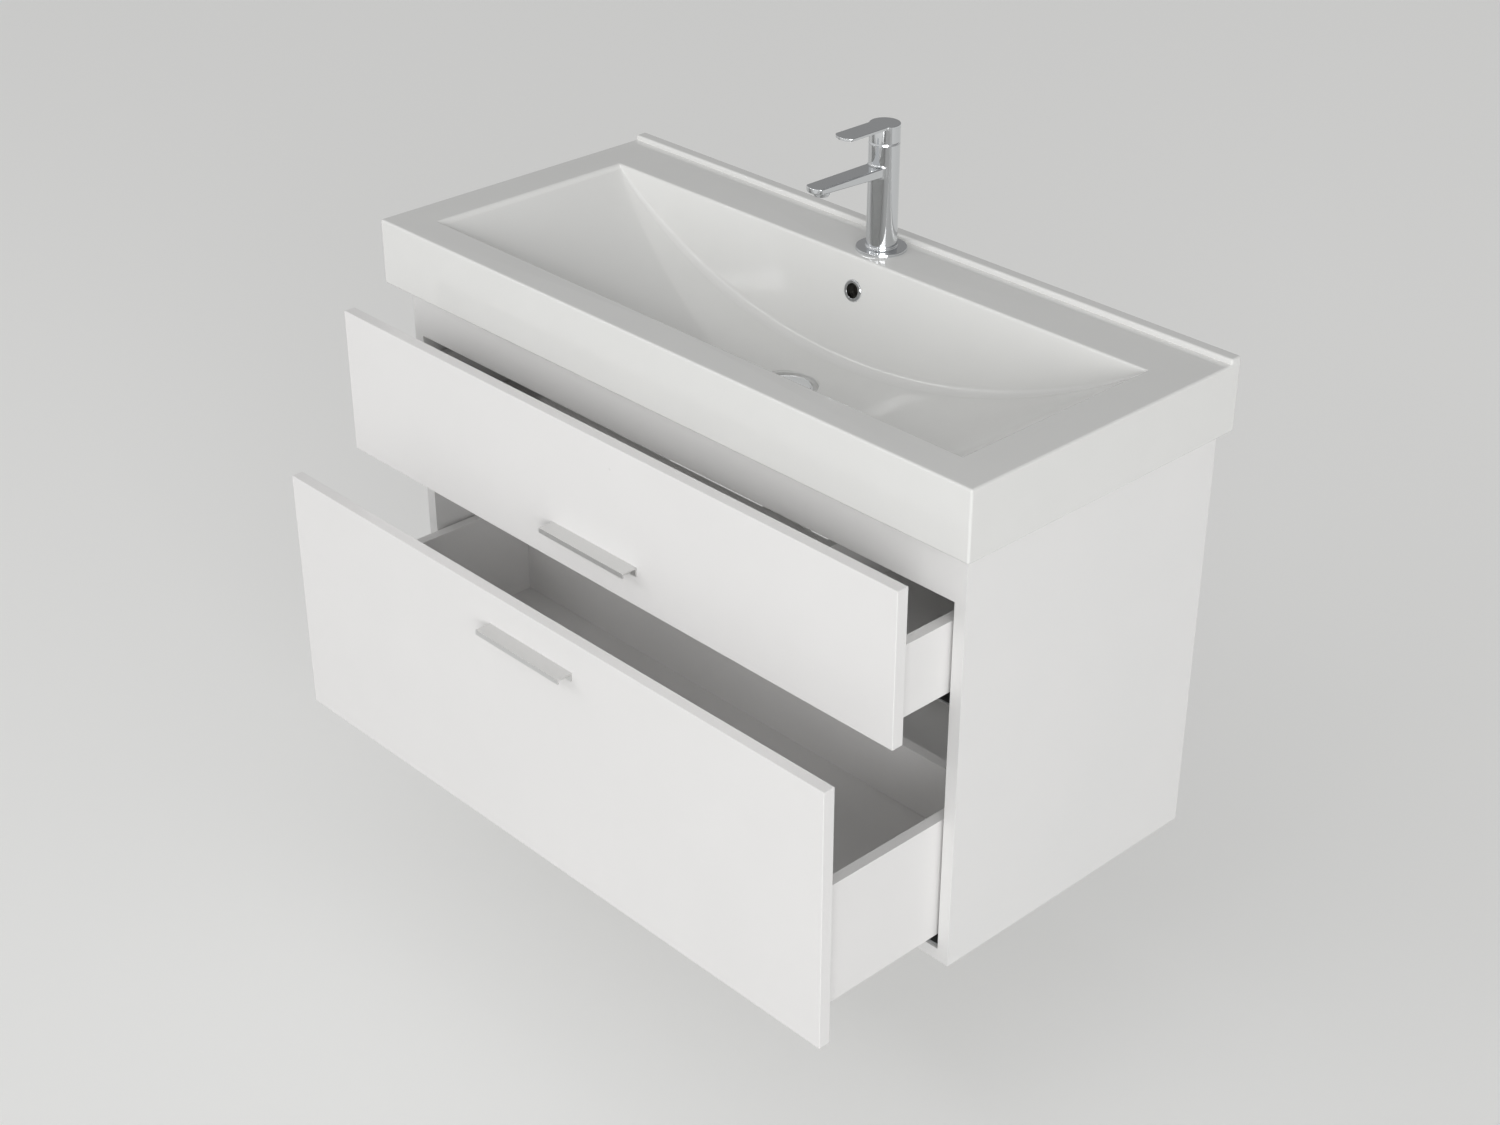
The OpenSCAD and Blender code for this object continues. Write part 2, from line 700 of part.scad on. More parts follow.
// Rounds the deck's edge along one side of the bowl: len long, its wall leaning by slope
module rim_cutter(len, slope) {
    c = rim_r * (1 - sin(slope)) / cos(slope);
    along_x(-len / 2 - rim_r, len + 2 * rim_r) difference() {
        translate([-0.5, -rim_r * 0.8]) square([c + 0.5, rim_r + 1]);
        translate([c, -rim_r]) circle(r = rim_r);
    }
}

// Rounding of the rim, along both long sides and both ends of the bowl
module bowl_rim() {
    bowl_l = bowl_front - back_rim;
    translate([0, -(bowl_front + back_rim) / 2, deck_z]) {
        for (turn = [0, 180]) rotate([0, 0, turn])
            translate([0, bowl_l / 2, 0]) rim_cutter(bowl_w, bowl_slope);
        for (turn = [90, 270]) rotate([0, 0, turn])
            translate([0, bowl_w / 2, 0]) rim_cutter(bowl_l, 0.5);
    }
}

module washbasin() {
    color(white_glaze) difference() {
        union() {
            difference() {
                basin_block();
                basin_underside();
            }
            bowl_form(basin_wall, deck_z - 1);
            translate([0, -waste_y, boss_z]) cylinder(d = boss_d, h = floor_z - boss_z);
            overflow_duct(duct_w, 5, -waste_y + boss_d / 4);
        }
        bowl_form(0, deck_z + 2);
        bowl_rim();
        overflow_duct(duct_inner_w, 0, -waste_y + waste_hole_d / 4);
        translate([0, overflow_y, overflow_z]) rotate([-90 - bowl_slope, 0, 0])
            translate([0, 0, -2]) cylinder(d = overflow_tube_d + 1, h = basin_wall + 4);
        translate([0, -waste_y, boss_z - 1]) cylinder(d = waste_hole_d, h = floor_z - boss_z + 10);
        translate([0, -waste_y, floor_z - dish_depth]) cylinder(d = dish_d, h = dish_depth + 4);
        translate([0, -tap_y, deck_bottom - 1]) cylinder(d = tap_hole_d, h = basin_wall + 2);
    }
}

// Bead of sealant on the carcass's upper edges
module basin_seal() {
    bead = 6;
    edge = (board_t - bead) / 2;
    color(plastic_white) difference() {
        block([-cabinet_w / 2 + edge, -cabinet_d + edge, carcass_top],
              [cabinet_w / 2 - edge, -rail_setback - edge, basin_z]);
        block([-cabinet_w / 2 + edge + bead, -cabinet_d + edge + bead, carcass_top - 1],
              [cabinet_w / 2 - edge - bead, -rail_setback - edge - bead, basin_z + 1]);
    }
}

// ---------------------------------------------------------------- waste

// Chrome ring pressed into the overflow hole, its collar on the bowl's back wall
module overflow_ring() {
    color(chrome_grey) translate([0, overflow_y, overflow_z]) rotate([-90 - bowl_slope, 0, 0])
        rotate_extrude() polygon([
            [overflow_tube_d / 2 - 2, -1.6], [overflow_ring_d / 2 - 1, -1.6],
            [overflow_ring_d / 2, -0.6], [overflow_ring_d / 2, -0.1],
            [overflow_tube_d / 2, -0.1], [overflow_tube_d / 2, basin_wall],
            [overflow_tube_d / 2 - 2, basin_wall]
        ]);
}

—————

WHAT THE EXERCISE ASKS: From the first line to the last, please quote the material above exactly.

EXERCISE SOLUTION:
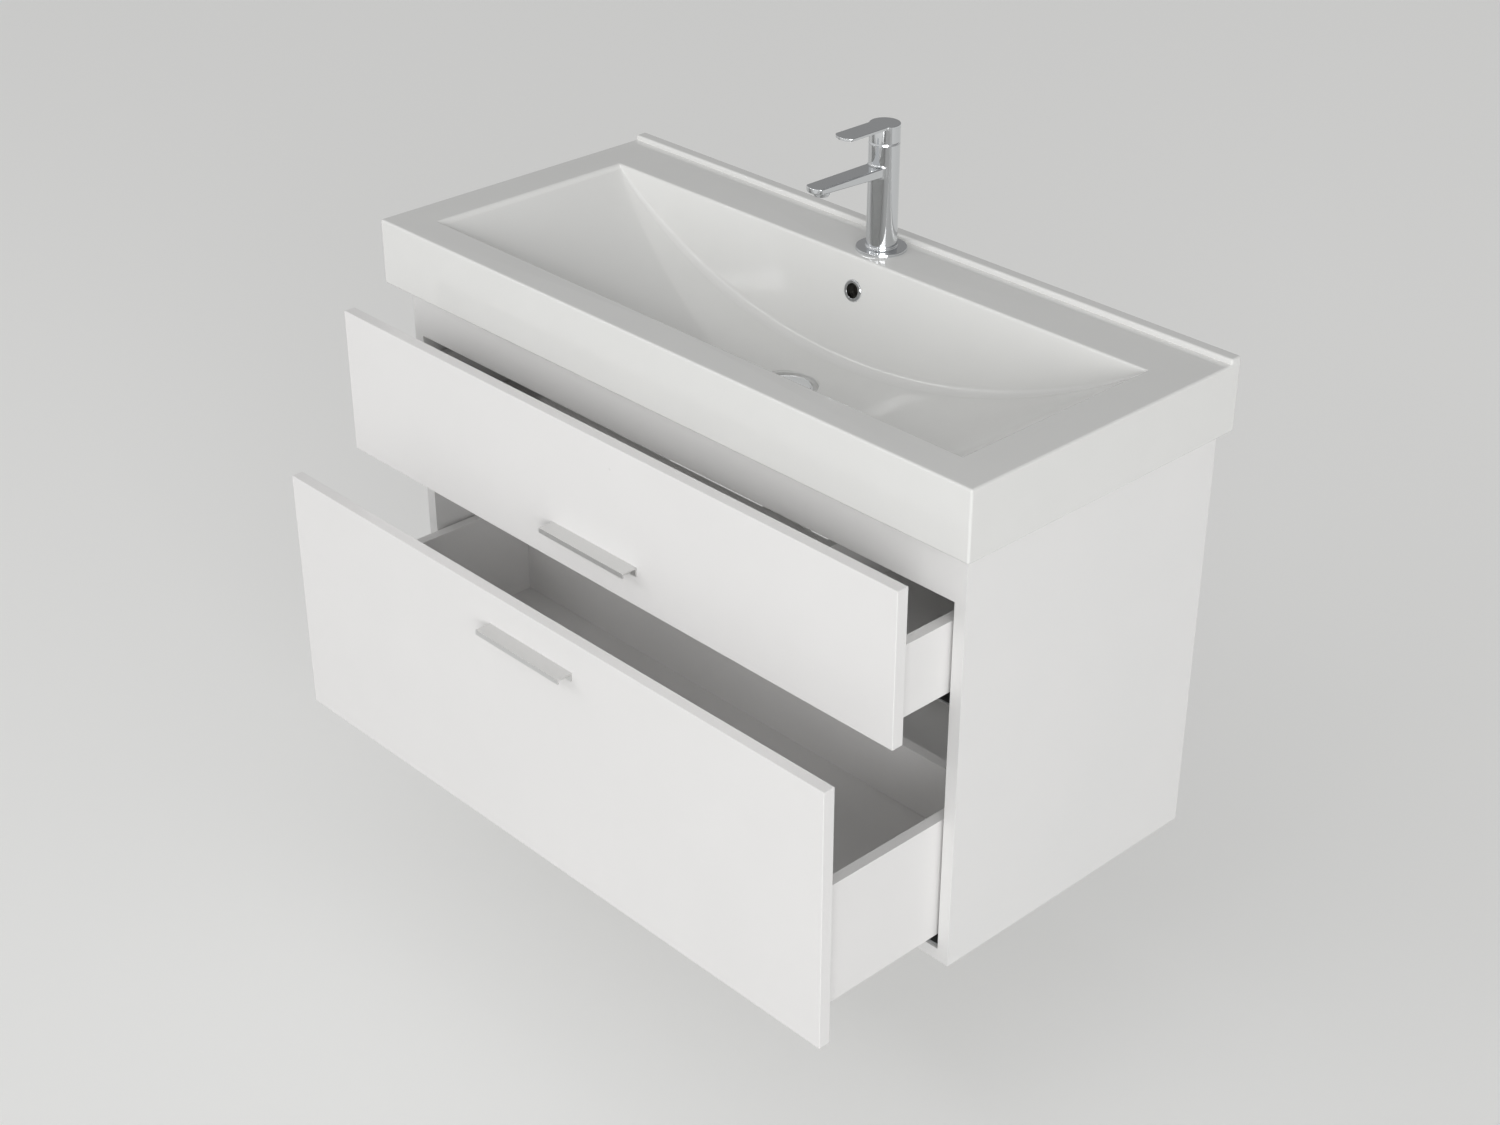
The OpenSCAD and Blender code for this object continues. Write part 2, from line 700 of part.scad on. More parts follow.
// Rounds the deck's edge along one side of the bowl: len long, its wall leaning by slope
module rim_cutter(len, slope) {
    c = rim_r * (1 - sin(slope)) / cos(slope);
    along_x(-len / 2 - rim_r, len + 2 * rim_r) difference() {
        translate([-0.5, -rim_r * 0.8]) square([c + 0.5, rim_r + 1]);
        translate([c, -rim_r]) circle(r = rim_r);
    }
}

// Rounding of the rim, along both long sides and both ends of the bowl
module bowl_rim() {
    bowl_l = bowl_front - back_rim;
    translate([0, -(bowl_front + back_rim) / 2, deck_z]) {
        for (turn = [0, 180]) rotate([0, 0, turn])
            translate([0, bowl_l / 2, 0]) rim_cutter(bowl_w, bowl_slope);
        for (turn = [90, 270]) rotate([0, 0, turn])
            translate([0, bowl_w / 2, 0]) rim_cutter(bowl_l, 0.5);
    }
}

module washbasin() {
    color(white_glaze) difference() {
        union() {
            difference() {
                basin_block();
                basin_underside();
            }
            bowl_form(basin_wall, deck_z - 1);
            translate([0, -waste_y, boss_z]) cylinder(d = boss_d, h = floor_z - boss_z);
            overflow_duct(duct_w, 5, -waste_y + boss_d / 4);
        }
        bowl_form(0, deck_z + 2);
        bowl_rim();
        overflow_duct(duct_inner_w, 0, -waste_y + waste_hole_d / 4);
        translate([0, overflow_y, overflow_z]) rotate([-90 - bowl_slope, 0, 0])
            translate([0, 0, -2]) cylinder(d = overflow_tube_d + 1, h = basin_wall + 4);
        translate([0, -waste_y, boss_z - 1]) cylinder(d = waste_hole_d, h = floor_z - boss_z + 10);
        translate([0, -waste_y, floor_z - dish_depth]) cylinder(d = dish_d, h = dish_depth + 4);
        translate([0, -tap_y, deck_bottom - 1]) cylinder(d = tap_hole_d, h = basin_wall + 2);
    }
}

// Bead of sealant on the carcass's upper edges
module basin_seal() {
    bead = 6;
    edge = (board_t - bead) / 2;
    color(plastic_white) difference() {
        block([-cabinet_w / 2 + edge, -cabinet_d + edge, carcass_top],
              [cabinet_w / 2 - edge, -rail_setback - edge, basin_z]);
        block([-cabinet_w / 2 + edge + bead, -cabinet_d + edge + bead, carcass_top - 1],
              [cabinet_w / 2 - edge - bead, -rail_setback - edge - bead, basin_z + 1]);
    }
}

// ---------------------------------------------------------------- waste

// Chrome ring pressed into the overflow hole, its collar on the bowl's back wall
module overflow_ring() {
    color(chrome_grey) translate([0, overflow_y, overflow_z]) rotate([-90 - bowl_slope, 0, 0])
        rotate_extrude() polygon([
            [overflow_tube_d / 2 - 2, -1.6], [overflow_ring_d / 2 - 1, -1.6],
            [overflow_ring_d / 2, -0.6], [overflow_ring_d / 2, -0.1],
            [overflow_tube_d / 2, -0.1], [overflow_tube_d / 2, basin_wall],
            [overflow_tube_d / 2 - 2, basin_wall]
        ]);
}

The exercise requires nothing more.